Elle s’appelait Lucienne, « Lu » pour les intimes et « Lou » pour ses amies américaines. Dans la France de l’après-guerre, cette jeune professeure de gymnastique a besoin de… sous-vêtements compatibles avec sa pratique sportive. Comme elle ne trouve pas son bonheur, elle décide de les confectionner elle-même. En 1946, au cours d’un voyage dans l’Orient-Express, elle loue les qualités de ses dessous faits maison à ses amies. Un jeune chef d’entreprise surprend leur conversation et propose de les commercialiser. C’est ainsi qu’est née la marque de lingerie Lou, qui restera longtemps l’un des fleurons de l’industrie textile dans l’Hexagone. Bien sûr, l’homme d’affaires épousera Lucienne. Des années plus tard, sans descendance, ils décideront de léguer l’intégralité de leurs biens à la Fondation de France, charge à elle d’en reverser une partie à l’ensemble de leurs anciens salariés.
A l’image des fondateurs de Lou, de nombreuses personnes décident chaque année de léguer tout ou partie de leurs biens à des fondations ou à d’autres oeuvres caritatives. Les legs représenteraient en moyenne un milliard d’euros par an. « A la Fondation de France, nous ouvrons environ 120 dossiers de legs chaque année, pour un montant total de 50 à 60 millions d’euros », explique, par exemple, Frédéric Théret, son directeur du développement.
Le profil des généreux philanthropes est connu : il s’agit le plus souvent de personnes sans descendance ou en rupture avec leur famille. « En l’absence de testament, la loi détermine qui hérite, selon un ordre très précis : les descendants et le conjoint d’abord, puis les père et mère et les frères et soeurs, et ainsi de suite jusqu’au 6e degré (cousins issus de germain par exemple) », précise Me JeanPierre Prohaszka, notaire à Villeurbanne.

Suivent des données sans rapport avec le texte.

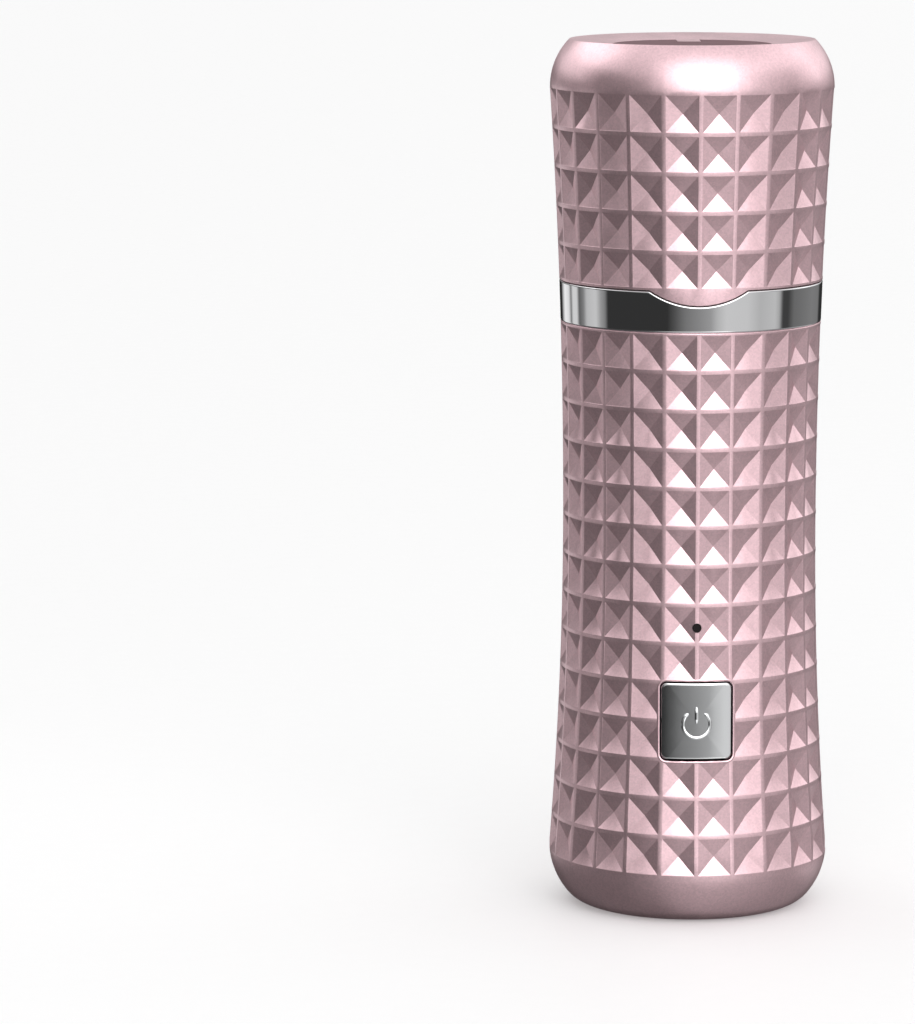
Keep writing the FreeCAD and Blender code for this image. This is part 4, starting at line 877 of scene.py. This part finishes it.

Et, si aucun héritier n’est retrouvé, c’est alors… l’Etat qui rafle la mise ! Or les personnes sans descendance n’ont pas nécessairement envie de tout laisser à un lointain petit-cousin, pas plus qu’à l’Etat.
Avec le legs, les économies de toute une vie vont financer une noble cause : la recherche médicale, l’enfance en difficulté, l’environnement, le bien-être animal… Le légateur peut se contenter de désigner l’organisme caritatif de son choix ou, parmi toutes ses activités, préciser celle qu’il souhaite financer (comme l’une des 133 unités de recherche de l’Institut Pasteur). Et, quand le legs est d’un montant important, généralement plus de 200 000 euros, le philanthrope peut même avoir sa propre fondation. Le fils de Jean Giraudoux – l’auteur de théâtre –, a ainsi légué ses biens et droits d’auteur à la Fondation de France, pour qu’elle gère la fondation de son père, dédiée à son oeuvre et, plus généralement, à la promotion de la littérature.
Mais, pour en arriver là, encore faut-il avoir rédigé un testament. C’est le passage obligé. « Sans cela, c’est l’ordre de succession prévu par la loi qui s’applique. Les fondations et autres associations n’ont alors strictement droit à rien », confirme Me Prohaszka. Pour qu’elles reçoivent quelque chose, il faut donc les « coucher » sur un testament. Mais attention à ne pas porter atteinte à la part des héritiers réservataires, qui sont les enfants du défunt ou, à défaut, son conjoint. « Celui qui rédige un testament peut donner tout ce qu’il veut, à qui il veut – et donc à une oeuvre caritative –, sauf la part des réservataires, qui doit leur être obligatoirement versée », explique le notaire. C’est la seule limite. Mais, en l’absence d’héritiers réservataires, tout est possible, et la succession peut intégralement tomber dans l’escarcelle d’une fondation. « Le philanthrope peut changer d’avis et modifier son testament à tout moment, à la seule condition d’avoir toute sa tête », rassure Me Prohaszka.
Reste l’aspect fiscal de l’opération, qui est particulièrement favorable à l’organisme bénéficiaire du legs. Les fondations et associations, à condition d’être reconnues d’utilité publique, reçoivent les legs en totale exonération de droits de succession – à la différence d’un neveu qui serait taxé à 55 % par exemple. Pour 100 euros légués, ce sont 100 euros versés à la cause choisie par le défunt. Une belle manière, pour le philanthrope, de continuer à faire oeuvre utile.